In das Lager der Ahmadinejad-Kritiker gesellen sich neben der Allianz der Larijani-Brüder Sadegh und Ali (Parlamentspräsident) auch die Pragmatiker rund um den größten Widersacher des Staatschefs, Schlichtungsratschef Ali Akbar Hashemi Rafsanjani, sowie die geistliche Elite des Landes. Zu ihr zählen vor allem Ayatollah Ahmad Jannati, der Vorsitzende des Wächterrates, und Mohammad Reza Mahdavi-Kani, der Leiter des Expertenrates.
Die erste öffentliche Demütigung des glücklosen Hardliners Ahmadinejad vor den Augen der Weltpresse erfolgte bereits im Sommer 2011, als er Geheimdienstminister Heydar Moslehi entlassen wollte, Khamenei ihn aber deutlich in die Schranken wies und die Entlassung aufhob. Ahmadinejads beleidigte Reaktion darauf - eine elftägige Amtsausübungsverweigerung - brachte dem Präsidenten nur noch mehr Spott ein.

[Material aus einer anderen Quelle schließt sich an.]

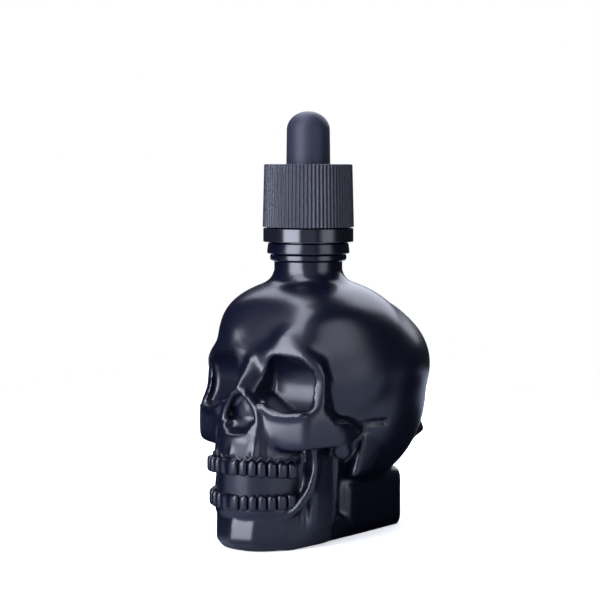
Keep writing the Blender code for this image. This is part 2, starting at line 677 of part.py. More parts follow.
def tamper_band():
    """The ring left on the neck: its lip is caught under the bead."""
    bore = BEAD_RADIUS + BEAD_FIT
    lip = NECK_RADIUS + FIT
    profile = [
        (BAND_RADIUS - RING_EDGE, BAND_Z + BAND_HEIGHT),
        (BAND_RADIUS, BAND_Z + BAND_HEIGHT - RING_EDGE),
        (BAND_RADIUS, BAND_Z + RING_EDGE),
        (BAND_RADIUS - RING_EDGE, BAND_Z),
        (lip, BAND_Z),
        (lip, BAND_Z + BAND_LIP - RING_EDGE),
        (lip + RING_EDGE, BAND_Z + BAND_LIP),
        (bore, BAND_Z + BAND_LIP),
        (bore, BAND_Z + BAND_HEIGHT),
        (BAND_RADIUS - RING_EDGE, BAND_Z + BAND_HEIGHT),
    ]
    return turned("tamper_band", profile, ROUND_STEPS, PARTS)


def screw_cap():
    """Ribbed outside with a slight draft, bored for the neck and holed for the bulb."""
    around = 4 * RIB_COUNT
    form = bmesh.new()
    bmesh.ops.create_cone(
        form,
        cap_ends=True,
        segments=around,
        radius1=CAP_RADIUS,
        radius2=CAP_RADIUS - CAP_DRAFT,
        depth=CAP_HEIGHT - RING_EDGE,
        matrix=Matrix.Translation((0, 0, CAP_Z + (CAP_HEIGHT - RING_EDGE) / 2)),
    )
    for vert in form.verts:
        step = round(math.atan2(vert.co.y, vert.co.x) / math.tau * around)
        if step % 4 in (2, 3):
            vert.co.xy = vert.co.xy * (1 - RIB_DEPTH / vert.co.xy.length)
    top = max(form.faces, key=lambda face: face.calc_center_median().z)
    rim = bmesh.ops.extrude_face_region(form, geom=[top])["geom"]
    form.faces.remove(top)
    for vert in (item for item in rim if isinstance(item, bmesh.types.BMVert)):
        vert.co.xy = vert.co.xy * (1 - RING_EDGE / vert.co.xy.length)
        vert.co.z += RING_EDGE
    mesh = bpy.data.meshes.new("screw_cap")
    form.to_mesh(mesh)
    form.free()
    cap = link(bpy.data.objects.new("screw_cap", mesh), PARTS)
    hole = BULB_RADIUS + FIT
    bore = [
        (0, CAP_TOP_Z + OVERRUN),
        (hole, CAP_TOP_Z + OVERRUN),
        (hole, FLANGE_TOP_Z + FIT),
        (CAP_BORE_RADIUS, FLANGE_TOP_Z + FIT),
        (CAP_BORE_RADIUS, CAP_Z + RING_EDGE),
        (CAP_BORE_RADIUS + 2 * RING_EDGE, CAP_Z - RING_EDGE),
        (CAP_BORE_RADIUS + 2 * RING_EDGE, CAP_Z - OVERRUN),
        (0, CAP_Z - OVERRUN),
    ]
    return boolean(cap, turned("cap_bore", bore, ROUND_STEPS, CUTTERS), "DIFFERENCE")


def dome(radius, height, base_z):
    """Points of a rounded end, from its top on the axis down to its full radius."""
    turns = [math.pi / 2 * (1 - i / DOME_STEPS) for i in range(DOME_STEPS + 1)]
    points = [(radius * math.cos(turn), base_z + height * math.sin(turn)) for turn in turns]
    return [(0, base_z + height)] + points[1:]


def rubber_bulb():
    """A hollow teat whose flange seals on the neck, with a collar that grips the pipette."""
    hollow = BULB_RADIUS - BULB_WALL
    grip = PIPETTE_RADIUS + FIT
    shoulder_z = CAP_TOP_Z + BULB_RISE - BULB_DOME
    outside = dome(BULB_RADIUS - BULB_DRAFT, BULB_DOME, shoulder_z) + [
        (BULB_RADIUS, CAP_TOP_Z),
        (BULB_RADIUS, FLANGE_TOP_Z),
        (FLANGE_RADIUS, FLANGE_TOP_Z),
        (FLANGE_RADIUS, FLANGE_Z),
        (grip, FLANGE_Z),
        (grip, PIPETTE_TOP_Z),
        (hollow, PIPETTE_TOP_Z + BULB_WALL),
    ]
    inside = dome(hollow - BULB_DRAFT, BULB_DOME - BULB_WALL, shoulder_z)
    return turned("rubber_bulb", outside + inside[::-1], BULB_STEPS, PARTS)


def glass_pipette():
    """A straight glass tube drawn down to a fine tip."""
    taper = [i / TAPER_STEPS for i in range(TAPER_STEPS + 1)]

    def drawn(wide, narrow):
        widths = [narrow + (wide - narrow) * math.sin(math.pi / 2 * share) for share in taper]
        return [(width, PIPETTE_Z + PIPETTE_TAPER * share) for width, share in zip(widths, taper)]

    outside = [(PIPETTE_RADIUS, PIPETTE_TOP_Z)] + drawn(PIPETTE_RADIUS, PIPETTE_TIP_RADIUS)[::-1]
    inside = drawn(PIPETTE_BORE, PIPETTE_TIP_BORE) + [(PIPETTE_BORE, PIPETTE_TOP_Z)]
    return turned("glass_pipette", outside + inside + outside[:1], PIPETTE_STEPS, PARTS)


def finish(obj, surface, sharp_degrees):
    obj.data.materials.clear()
    obj.data.materials.append(surface)
    mesh = baked_mesh(obj)
    for step in list(obj.modifiers):
        obj.modifiers.remove(step)
    obj.data = mesh
    mesh.shade_smooth()
    mesh.set_sharp_from_angle(angle=math.radians(sharp_degrees))


clear_scene()
PARTS = collection("skull_bitters_bottle", False)
CUTTERS = collection("cutters", True)
BLACK_GLASS = material("coated_black_glass", (0.012, 0.013, 0.017), 0.34)
BLACK_PLASTIC = material("black_plastic", (0.016, 0.016, 0.019), 0.42)
BLACK_RUBBER = material("black_rubber", (0.02, 0.021, 0.025), 0.6)
CLEAR_GLASS = material("clear_glass", (0.8, 0.83, 0.83), 0.05)
finish(glass_skull(), BLACK_GLASS, 40)
finish(tamper_band(), BLACK_PLASTIC, 35)
finish(screw_cap(), BLACK_PLASTIC, 35)
finish(rubber_bulb(), BLACK_RUBBER, 35)
finish(glass_pipette(), CLEAR_GLASS, 35)
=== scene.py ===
"""Looks of the skull-shaped dropper bottle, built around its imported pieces.

The skull's tables are in millimetres, drawn for a bottle of DRAWN_SKULL, and are stretched to the
packed bottle's box. The turned pieces take their sizes from their own nodes' boxes.
"""

import math

import bpy
import numpy as np
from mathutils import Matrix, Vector
from mathutils.bvhtree import BVHTree


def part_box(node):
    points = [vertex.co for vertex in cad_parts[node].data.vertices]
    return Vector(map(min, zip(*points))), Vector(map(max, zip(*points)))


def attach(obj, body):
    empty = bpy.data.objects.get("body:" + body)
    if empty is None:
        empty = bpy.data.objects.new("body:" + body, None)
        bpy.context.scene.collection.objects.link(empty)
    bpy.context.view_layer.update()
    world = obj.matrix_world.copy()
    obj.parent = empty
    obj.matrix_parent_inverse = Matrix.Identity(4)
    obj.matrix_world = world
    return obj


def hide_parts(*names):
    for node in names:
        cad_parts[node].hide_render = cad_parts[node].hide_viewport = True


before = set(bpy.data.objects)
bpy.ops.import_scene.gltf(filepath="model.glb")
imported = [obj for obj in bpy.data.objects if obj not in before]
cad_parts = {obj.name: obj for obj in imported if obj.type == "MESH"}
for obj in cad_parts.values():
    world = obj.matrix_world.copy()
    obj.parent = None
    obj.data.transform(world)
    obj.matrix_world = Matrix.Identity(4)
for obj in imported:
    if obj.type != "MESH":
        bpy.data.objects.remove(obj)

MM = 0.001
WELD = 0.01 * MM
bpy.ops.object.select_all(action="DESELECT")
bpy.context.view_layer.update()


# Camera: a long lens 97 mm above the base plane, level with the cap, 37.5 degrees round from the
# face as in the photograph. The shift puts the bottle's axis where the photograph has it.
PHOTO_WIDTH = 600
AXIS_PIXEL = 308.3
CAMERA_TURN = math.radians(37.5)
CAMERA_DIP = math.radians(4.1)
CAMERA_REACH = 0.49
CAMERA_HEIGHT = 0.0972
CAMERA_LENS = 111.84
FILM_WIDTH = 36
camera_way = Vector((math.sin(CAMERA_TURN), -math.cos(CAMERA_TURN), 0))
bpy.ops.object.camera_add(
    location=camera_way * CAMERA_REACH + Vector((0, 0, CAMERA_HEIGHT)),
    rotation=(math.radians(90) - CAMERA_DIP, 0, CAMERA_TURN),
)
camera = bpy.context.object
camera.name = "camera"
camera.data.lens = CAMERA_LENS
camera.data.sensor_width = FILM_WIDTH
camera.data.shift_x = (PHOTO_WIDTH / 2 - AXIS_PIXEL) / PHOTO_WIDTH
camera.data.clip_start = 0.01
bpy.context.scene.camera = camera
bpy.context.scene.view_settings.view_transform = "Standard"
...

Als er im September nach der UNO-Vollversammlung in den Iran zurückkehrte und erfuhr, dass Javanfekr in seiner Abwesenheit verhaftet worden war, bot Ahmadinejad erbost seinen Rücktritt an und war abermals beleidigt: "Es ist in wenigen Sekunden geschehen - eine Unterschrift, und ich bin weg, wenn ihr glaubt, dass ich an allem schuld sei." Iran-Experten fragen sich nun, ob er auch nach dem verweigerten Gefängnis-Besuch und wegen der Parlamentsanhörung wieder den Beleidigten spielen wird.